Use of pre-primary ECEC by age of the child

(= Early Childhood Education and Care)​​​​​​​

  • Average patterns, but (large) differences between parents within groups, between groups, between localities and between countries.
  • Overall, much lower level of ECEC use and later increase in participation in the Roma group and, to a lesser degree, the low-income nationals.
  • Explaining patterns of ECEC use by parent and family characteristics:
    • Parents’ education level is a strong positive predictor, parents’ educational aspirations, mothers’ work status, experienced social support, adoptive-acculturation attitudes and inter-ethnic contact are positive predictors too.
    • Importance of religion: This is in daily life a strong negative predictor (pointing to cultural barriers), the number of children in the family and poverty are negative predictors too (pointing to financial barriers).
    • Participation is lower in some countries and in some localities within countries, controlling for all of the characteristics mentioned above, due to system and local policy characteristics.
  • To summarize:
    • Participation in Early Childhood Education and Care (ECEC) for 0 to 3-year-olds is higher in countries with early entitlement and generous public spending to ECEC.
    • Participation in ECEC for 4 to 6-years-olds approaches the maximum, related to the onset of universal publicly funded preschool-kindergarten systems in most countries.
    • Targeted and culturally inclusive policies explain use in the early years and in particular strong increases in participation by immigrant and low-income groups.

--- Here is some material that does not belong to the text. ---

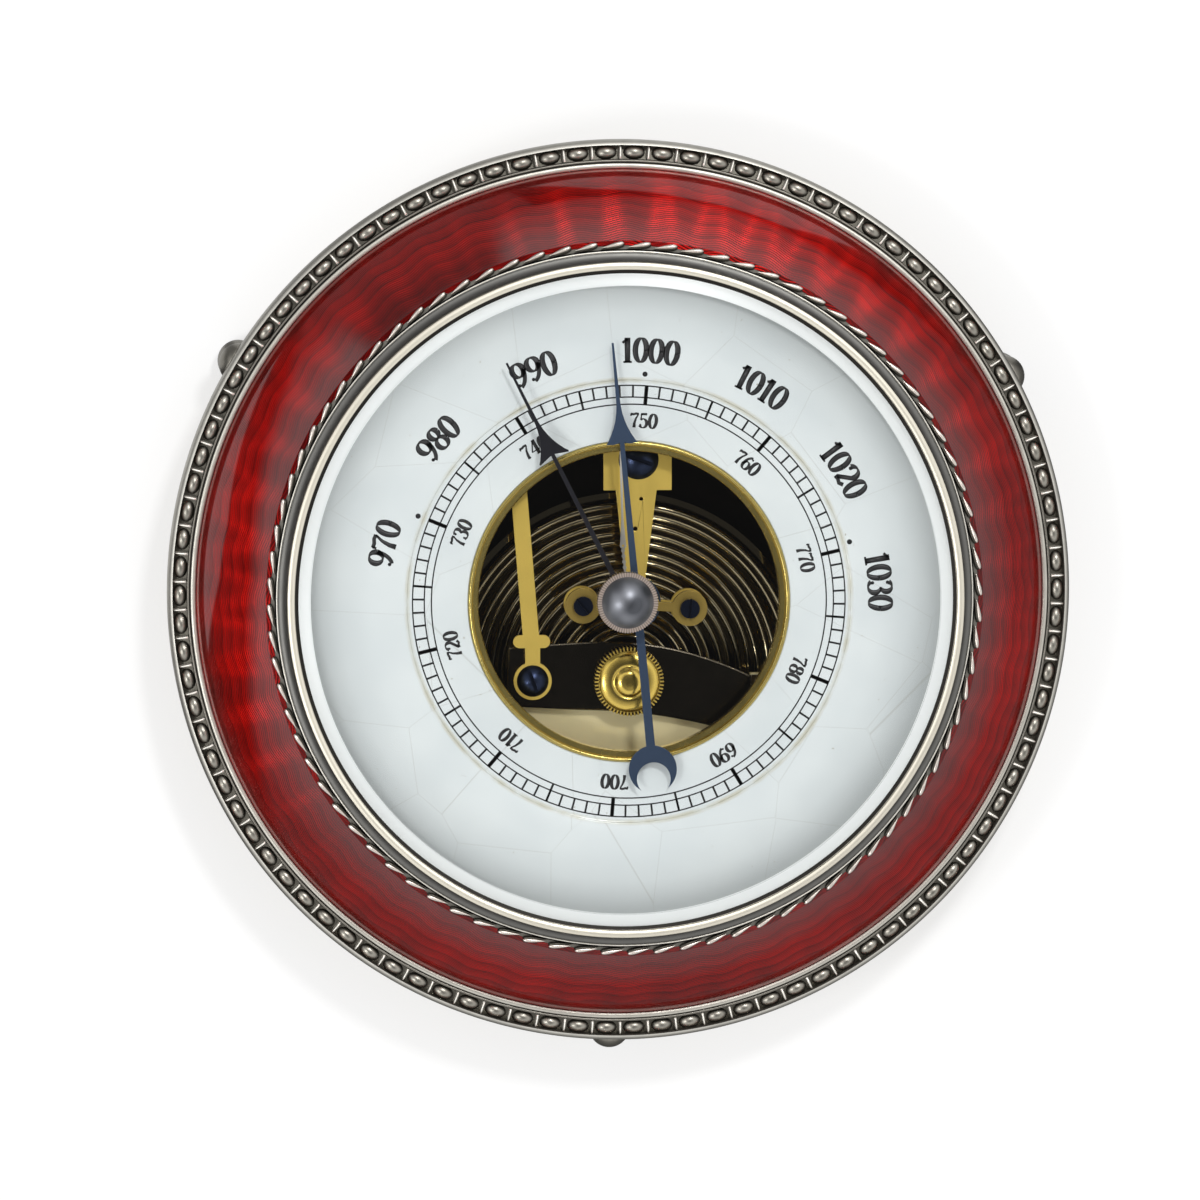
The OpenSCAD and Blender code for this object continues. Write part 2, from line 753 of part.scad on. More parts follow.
module capsule_base() {
    color("dimgray") at_capsule() union() {
        mirror([0, 0, 1]) translate([0, 0, -cap_mid]) corrugated_half();
        translate([0, 0, cap_mid - cap_half - sheet_t]) cylinder(h = sheet_t, r = cap_boss_r + 0.1);
        post(0, 0, plate_top + 0.2, cap_mid - cap_half - sheet_t + 0.1, 3.2);
    }
}

module capsule_post() {
    color("goldenrod") at_capsule() union() {
        post(0, 0, cap_mid + cap_half - 0.5, post_top, post_r);
        translate([0, 0, cap_top_z + 0.02]) cylinder(h = 0.8, r = 3.2);
    }
}

module adjusting_screw() {
    slot_w = 0.6;
    low = cover_z + cover_t + 0.3;
    color("steelblue") at_capsule() difference() {
        translate([0, 0, low]) cylinder(h = plate_top + 0.15 - low, r = screw_r);
        translate([-3, -slot_w / 2, low - 0.1]) cube([6, slot_w, 0.8]);
    }
}

clamp_y0 = -21;
clamp_y1 = -12.5;
clamp_screw_x = clamp_x + clamp_w / 2;
clamp_screw_ys = [-19, -14.5];
clamp_screw_r = 0.9;
bridge_screw_r = 1.1;
bridge_mid_y = (bridge_foot_y0 + bridge_y1) / 2;

module spring_bridge() {
    left = cap_x - cap_r - bridge_leg_gap;
    span = bridge_leg_x - left;
    depth = bridge_y1 - bridge_y0;
    color("gold") difference() {
        union() {
            translate([left - bridge_leg_t, bridge_y0, bridge_top - bridge_t])
                cube([span + 2 * bridge_leg_t, depth, bridge_t]);
            for (x = [left - bridge_leg_t, bridge_leg_x])
                translate([x, bridge_y0, plate_top]) cube([bridge_leg_t, depth, bridge_top - plate_top]);
            translate([left - bridge_leg_t - bridge_foot_w, bridge_foot_y0, plate_top])
                cube([bridge_foot_w + 0.1, bridge_y1 - bridge_foot_y0, bridge_foot_t]);
            translate([bridge_leg_x + bridge_leg_t - 0.1, bridge_foot_y0, plate_top])
                cube([bridge_foot_w + 0.1, bridge_y1 - bridge_foot_y0, bridge_foot_t]);
            translate([clamp_x, bridge_y0 + 3, bridge_top - bridge_t])
                cube([clamp_w, clamp_y1 - bridge_y0 - 3, bridge_t]);
            translate([clamp_x, clamp_y0, bridge_top - 0.1])
                cube([clamp_w, clamp_y1 - clamp_y0, spring_low - bridge_top + 0.1]);
        }
        for (y = clamp_screw_ys)
            post(clamp_screw_x, y, bridge_top - 3, spring_low + 1, clamp_screw_r + 0.02);
        for (x = bridge_screw_xs)
            post(x, bridge_mid_y, plate_top - 1, plate_top + 3, bridge_screw_r + 0.05);
    }
}

bridge_screw_xs = [
    cap_x - cap_r - bridge_leg_gap - bridge_leg_t - bridge_foot_w / 2,
    bridge_leg_x + bridge_leg_t + bridge_foot_w / 2
];

module bridge_screws() {
    color("steelblue") for (x = bridge_screw_xs)
        flat_screw(x, bridge_mid_y, plate_top + bridge_foot_t, 1.8, 0.9, bridge_screw_r, bridge_foot_t, 35);
}

// The leaf is broadest at the post and a little bowed
function leaf_y(x) = -12.6 - 0.0085 * pow(max(x + 4, 0), 2);
function leaf_half(x) = 4.4 + 1.05 * (1 - pow((x - 3) / 22, 2));

module mainspring() {
    upper = [for (i = [0:16]) let (x = spring_left + (clamp_x + 0.5 - spring_left) * i / 16)
        [x, min(leaf_y(x) + leaf_half(x), -6.9)]];
    lower = [for (i = [16:-1:0]) let (x = spring_left + (clamp_x + 0.5 - spring_left) * i / 16)
        [x, leaf_y(x) - leaf_half(x)]];
    tail = [[spring_right, clamp_y1], [spring_right, clamp_y0]];
    color("darkslategray") translate([0, 0, spring_low]) difference() {
        linear_extrude(spring_t) polygon(concat(upper, tail, lower));
        at_capsule() translate([0, 0, -1]) cylinder(h = 3, r = post_r + pass_gap);
        for (y = clamp_screw_ys)
            post(clamp_screw_x, y, -1, 3, clamp_screw_r + 0.05);
        post(lever_x, lever_y, -1, 3, 1.05);
    }
}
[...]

Local inter-agency collaboration and coordinating governance to support families

Opvoeden is heel stressvol, veel ouders zijn onzeker over wat ze doen en hoe ze het aan moeten pakken. Zeker als er ook nog armoede speelt, helpt support heel erg

Case studies of governance models in 10 countries at two of more local sites (informants N=64), resulting in country reports that address:​​​​​​​

  • Degree of decentralization in terms of legal authority, responsibility and budget; principle of subsidiarity.
  • Degree of inter-sectoral integration vs. segregation (e.g., different funding streams, different salaries and working conditions, different ministries, …).
  • Degree of system hybridity: role of public institutions vs. non-governmental charities and idealistic organizations with a social-emancipatory mission.
  • Degree of coordination power at the local level (power of municipalities or of a dominant sector to stimulate or enforce inter-agency collaboration.

To conclude ​​​​​​​

  • ‘Concerted cultivation’ of a broad set of skills in the family and through extra-curricular activities (unequal childhoods) is a major force driving the increasing education gaps and skills-based social inequality (jobs, income, health, life expectancy).
  • ‘Culture’ seems less important as explanatory factor than socioeconomic factors – poverty in particular (negative effect).
  • Also underprivileged poor families, if supported, want their children to develop and acquire broad cognitive and non-cognitive skills.
  • Value-driven local collaboration between governments, NGOs (= non-governmental organisations), churches and community initiatives hold promise.